** begin **

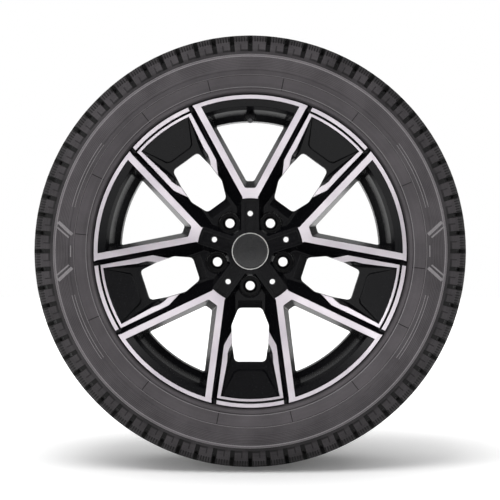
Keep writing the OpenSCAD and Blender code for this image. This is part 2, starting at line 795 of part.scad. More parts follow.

** end **
** begin **

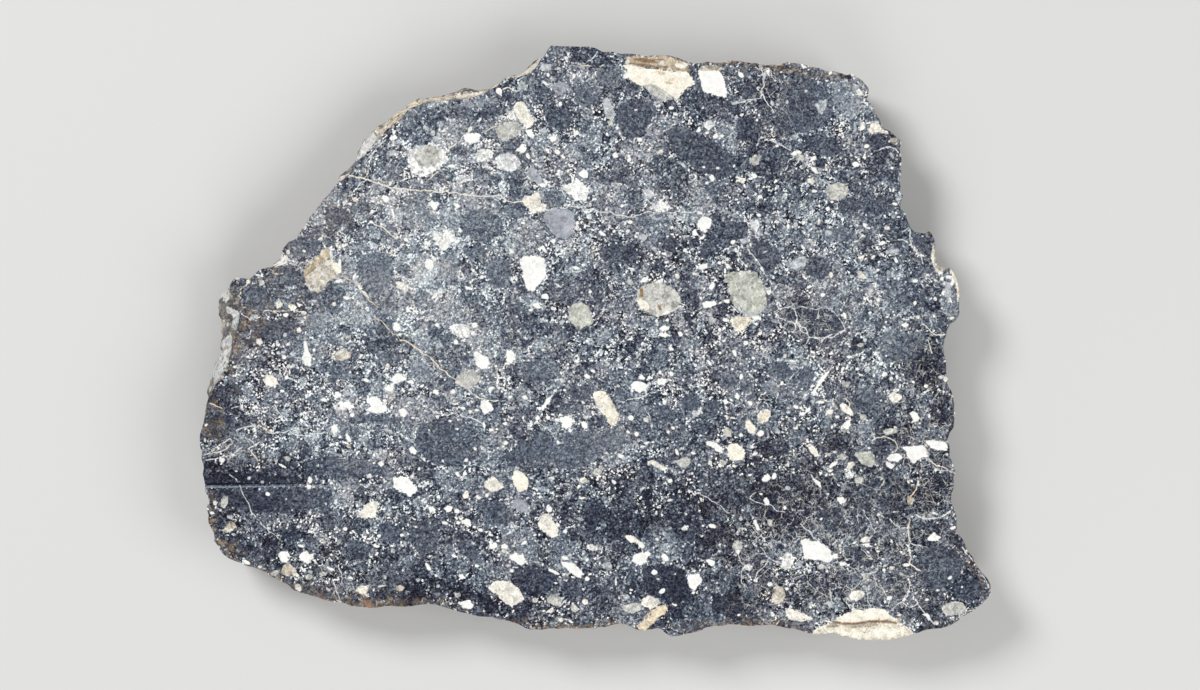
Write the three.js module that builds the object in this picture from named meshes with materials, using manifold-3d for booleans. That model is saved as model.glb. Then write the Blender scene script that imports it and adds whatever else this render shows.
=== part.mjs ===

** end **
** begin **

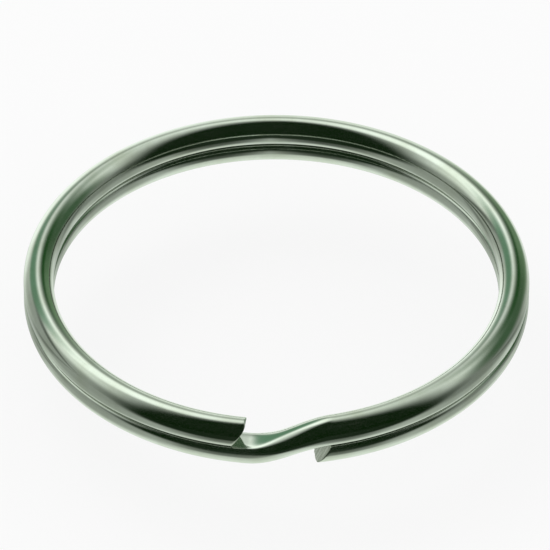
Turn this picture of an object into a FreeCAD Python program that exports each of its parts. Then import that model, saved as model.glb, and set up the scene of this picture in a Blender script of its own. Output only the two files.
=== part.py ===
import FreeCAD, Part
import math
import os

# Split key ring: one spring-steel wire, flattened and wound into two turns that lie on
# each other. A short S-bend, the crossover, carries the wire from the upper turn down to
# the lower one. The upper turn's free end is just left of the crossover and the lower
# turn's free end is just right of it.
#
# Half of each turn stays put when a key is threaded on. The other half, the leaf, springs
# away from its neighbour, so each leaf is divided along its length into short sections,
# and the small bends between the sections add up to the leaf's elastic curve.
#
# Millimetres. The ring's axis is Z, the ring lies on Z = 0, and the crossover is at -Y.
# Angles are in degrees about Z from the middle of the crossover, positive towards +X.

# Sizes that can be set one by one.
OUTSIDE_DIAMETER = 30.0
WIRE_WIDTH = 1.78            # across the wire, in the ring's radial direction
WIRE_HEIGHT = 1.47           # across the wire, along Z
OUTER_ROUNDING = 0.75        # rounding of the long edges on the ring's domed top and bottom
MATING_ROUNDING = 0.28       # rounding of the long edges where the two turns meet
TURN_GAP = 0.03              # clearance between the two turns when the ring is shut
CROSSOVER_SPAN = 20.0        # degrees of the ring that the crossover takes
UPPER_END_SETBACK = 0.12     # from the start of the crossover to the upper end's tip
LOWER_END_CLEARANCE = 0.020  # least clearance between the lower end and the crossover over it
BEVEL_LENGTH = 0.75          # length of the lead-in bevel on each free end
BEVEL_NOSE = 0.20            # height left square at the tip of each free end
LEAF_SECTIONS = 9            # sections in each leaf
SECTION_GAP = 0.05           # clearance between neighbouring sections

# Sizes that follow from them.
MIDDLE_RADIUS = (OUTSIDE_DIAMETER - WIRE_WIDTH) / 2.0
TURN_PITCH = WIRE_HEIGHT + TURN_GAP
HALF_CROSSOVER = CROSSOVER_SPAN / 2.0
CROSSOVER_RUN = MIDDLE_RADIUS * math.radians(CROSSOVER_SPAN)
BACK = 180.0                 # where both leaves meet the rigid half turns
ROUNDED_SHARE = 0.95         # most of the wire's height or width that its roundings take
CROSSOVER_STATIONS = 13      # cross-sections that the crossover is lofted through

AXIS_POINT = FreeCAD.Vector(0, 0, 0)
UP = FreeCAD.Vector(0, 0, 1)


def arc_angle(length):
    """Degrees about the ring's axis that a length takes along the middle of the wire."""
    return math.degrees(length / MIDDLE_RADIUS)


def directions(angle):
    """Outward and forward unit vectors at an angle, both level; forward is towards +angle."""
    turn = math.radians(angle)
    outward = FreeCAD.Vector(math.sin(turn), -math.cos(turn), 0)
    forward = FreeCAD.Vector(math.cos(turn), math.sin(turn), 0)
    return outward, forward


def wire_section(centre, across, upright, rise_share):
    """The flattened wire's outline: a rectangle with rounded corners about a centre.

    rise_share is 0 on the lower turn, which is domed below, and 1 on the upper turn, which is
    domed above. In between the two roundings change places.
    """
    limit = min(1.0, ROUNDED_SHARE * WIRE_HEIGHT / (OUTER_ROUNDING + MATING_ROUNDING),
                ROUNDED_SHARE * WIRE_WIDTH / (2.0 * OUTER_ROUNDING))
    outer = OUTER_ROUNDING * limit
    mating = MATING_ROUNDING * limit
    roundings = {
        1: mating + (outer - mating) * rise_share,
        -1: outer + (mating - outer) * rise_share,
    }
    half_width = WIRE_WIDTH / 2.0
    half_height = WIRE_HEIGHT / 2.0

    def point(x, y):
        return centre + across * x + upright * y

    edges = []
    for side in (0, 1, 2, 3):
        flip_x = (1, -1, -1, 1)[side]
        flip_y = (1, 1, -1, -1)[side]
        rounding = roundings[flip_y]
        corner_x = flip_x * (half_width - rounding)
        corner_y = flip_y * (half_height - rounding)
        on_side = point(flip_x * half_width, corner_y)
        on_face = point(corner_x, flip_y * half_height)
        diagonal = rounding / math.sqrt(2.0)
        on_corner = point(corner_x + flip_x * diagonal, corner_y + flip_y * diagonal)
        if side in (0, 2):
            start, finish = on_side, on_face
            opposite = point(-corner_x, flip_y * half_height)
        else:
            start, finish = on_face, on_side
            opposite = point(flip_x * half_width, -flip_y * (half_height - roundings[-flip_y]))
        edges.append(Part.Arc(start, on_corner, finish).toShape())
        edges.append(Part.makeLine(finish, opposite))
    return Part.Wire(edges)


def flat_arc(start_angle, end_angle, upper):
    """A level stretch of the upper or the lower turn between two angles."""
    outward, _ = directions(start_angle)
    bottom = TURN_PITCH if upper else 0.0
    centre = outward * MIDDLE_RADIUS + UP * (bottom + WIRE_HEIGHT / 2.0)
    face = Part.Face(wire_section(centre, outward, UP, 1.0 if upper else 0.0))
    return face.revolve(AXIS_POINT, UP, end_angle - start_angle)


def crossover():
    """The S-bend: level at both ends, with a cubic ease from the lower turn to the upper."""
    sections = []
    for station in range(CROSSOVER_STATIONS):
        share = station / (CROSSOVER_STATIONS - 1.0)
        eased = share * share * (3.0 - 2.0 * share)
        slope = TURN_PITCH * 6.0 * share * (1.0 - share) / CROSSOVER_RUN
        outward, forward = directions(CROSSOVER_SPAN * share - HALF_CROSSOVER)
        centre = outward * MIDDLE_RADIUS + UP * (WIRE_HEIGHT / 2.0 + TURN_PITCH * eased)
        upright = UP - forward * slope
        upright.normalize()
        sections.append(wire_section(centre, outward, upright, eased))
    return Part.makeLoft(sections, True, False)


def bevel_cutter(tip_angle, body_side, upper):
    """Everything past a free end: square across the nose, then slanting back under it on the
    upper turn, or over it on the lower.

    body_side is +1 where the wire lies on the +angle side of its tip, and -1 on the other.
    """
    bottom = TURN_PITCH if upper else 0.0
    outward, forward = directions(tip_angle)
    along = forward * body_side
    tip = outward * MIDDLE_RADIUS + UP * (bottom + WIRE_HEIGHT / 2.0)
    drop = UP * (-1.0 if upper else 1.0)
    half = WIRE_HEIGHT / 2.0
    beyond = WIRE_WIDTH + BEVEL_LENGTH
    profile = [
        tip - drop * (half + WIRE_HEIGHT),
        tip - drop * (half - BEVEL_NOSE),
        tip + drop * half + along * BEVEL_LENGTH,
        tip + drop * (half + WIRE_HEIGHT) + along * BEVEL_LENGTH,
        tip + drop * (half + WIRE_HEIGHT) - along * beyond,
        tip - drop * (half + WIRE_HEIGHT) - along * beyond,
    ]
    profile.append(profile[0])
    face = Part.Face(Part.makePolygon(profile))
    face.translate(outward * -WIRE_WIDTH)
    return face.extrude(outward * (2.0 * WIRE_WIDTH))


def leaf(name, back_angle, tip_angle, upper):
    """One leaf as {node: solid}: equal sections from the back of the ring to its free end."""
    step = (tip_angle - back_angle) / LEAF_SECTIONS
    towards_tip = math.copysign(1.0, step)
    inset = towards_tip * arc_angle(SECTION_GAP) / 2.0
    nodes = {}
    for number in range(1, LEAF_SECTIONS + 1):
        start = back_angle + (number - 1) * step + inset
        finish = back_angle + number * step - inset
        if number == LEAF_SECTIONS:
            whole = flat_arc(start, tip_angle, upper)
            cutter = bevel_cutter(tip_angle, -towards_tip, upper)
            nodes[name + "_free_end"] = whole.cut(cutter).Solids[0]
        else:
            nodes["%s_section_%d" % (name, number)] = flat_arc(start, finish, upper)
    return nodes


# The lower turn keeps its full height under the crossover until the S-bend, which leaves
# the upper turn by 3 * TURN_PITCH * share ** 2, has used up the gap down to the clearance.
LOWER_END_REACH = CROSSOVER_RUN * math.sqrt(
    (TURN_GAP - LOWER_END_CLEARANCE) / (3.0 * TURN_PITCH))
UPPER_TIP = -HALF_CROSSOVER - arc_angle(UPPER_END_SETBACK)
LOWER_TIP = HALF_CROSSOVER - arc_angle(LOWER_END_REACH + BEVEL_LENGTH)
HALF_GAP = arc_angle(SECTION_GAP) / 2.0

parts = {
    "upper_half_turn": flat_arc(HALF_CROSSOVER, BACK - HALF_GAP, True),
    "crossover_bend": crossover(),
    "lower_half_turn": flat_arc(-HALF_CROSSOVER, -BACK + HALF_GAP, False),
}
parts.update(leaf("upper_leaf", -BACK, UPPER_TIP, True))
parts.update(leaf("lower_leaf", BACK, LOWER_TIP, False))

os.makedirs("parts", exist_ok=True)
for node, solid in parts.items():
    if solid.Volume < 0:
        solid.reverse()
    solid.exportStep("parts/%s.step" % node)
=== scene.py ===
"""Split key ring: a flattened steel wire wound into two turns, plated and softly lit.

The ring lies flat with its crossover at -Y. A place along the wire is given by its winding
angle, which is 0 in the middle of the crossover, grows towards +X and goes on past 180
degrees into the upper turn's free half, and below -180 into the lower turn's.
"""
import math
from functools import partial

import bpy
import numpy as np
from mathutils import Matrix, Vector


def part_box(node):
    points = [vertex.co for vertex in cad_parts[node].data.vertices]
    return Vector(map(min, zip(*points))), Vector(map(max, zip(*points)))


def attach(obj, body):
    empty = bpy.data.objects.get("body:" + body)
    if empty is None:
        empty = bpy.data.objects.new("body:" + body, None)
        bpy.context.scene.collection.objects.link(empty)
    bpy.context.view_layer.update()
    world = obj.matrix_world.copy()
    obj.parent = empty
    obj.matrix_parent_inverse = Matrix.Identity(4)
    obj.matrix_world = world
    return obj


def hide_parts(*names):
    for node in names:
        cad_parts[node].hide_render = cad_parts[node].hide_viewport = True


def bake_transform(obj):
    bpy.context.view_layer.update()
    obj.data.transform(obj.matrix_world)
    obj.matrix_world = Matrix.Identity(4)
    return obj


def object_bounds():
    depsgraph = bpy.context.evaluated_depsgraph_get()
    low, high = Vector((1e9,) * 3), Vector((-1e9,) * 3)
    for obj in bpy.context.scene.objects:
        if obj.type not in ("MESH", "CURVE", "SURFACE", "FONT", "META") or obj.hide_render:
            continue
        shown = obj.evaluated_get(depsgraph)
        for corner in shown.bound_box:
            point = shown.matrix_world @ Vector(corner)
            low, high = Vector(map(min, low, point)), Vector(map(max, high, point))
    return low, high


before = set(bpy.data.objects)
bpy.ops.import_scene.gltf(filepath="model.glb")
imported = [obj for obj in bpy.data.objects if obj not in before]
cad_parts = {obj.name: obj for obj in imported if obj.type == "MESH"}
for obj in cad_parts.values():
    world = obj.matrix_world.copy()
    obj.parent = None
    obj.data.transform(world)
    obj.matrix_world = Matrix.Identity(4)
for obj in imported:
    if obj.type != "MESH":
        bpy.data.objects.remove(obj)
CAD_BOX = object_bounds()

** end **

TASK TO CARRY OUT: Reproduce the lines exactly, taking as the first line the one with "obj.data.transform(world)" and as the last line the one with "CAD_BOX = object_bounds()", and include nothing else.

ANSWER TO THIS PROBLEM:
    obj.data.transform(world)
    obj.matrix_world = Matrix.Identity(4)
for obj in imported:
    if obj.type != "MESH":
        bpy.data.objects.remove(obj)
CAD_BOX = object_bounds()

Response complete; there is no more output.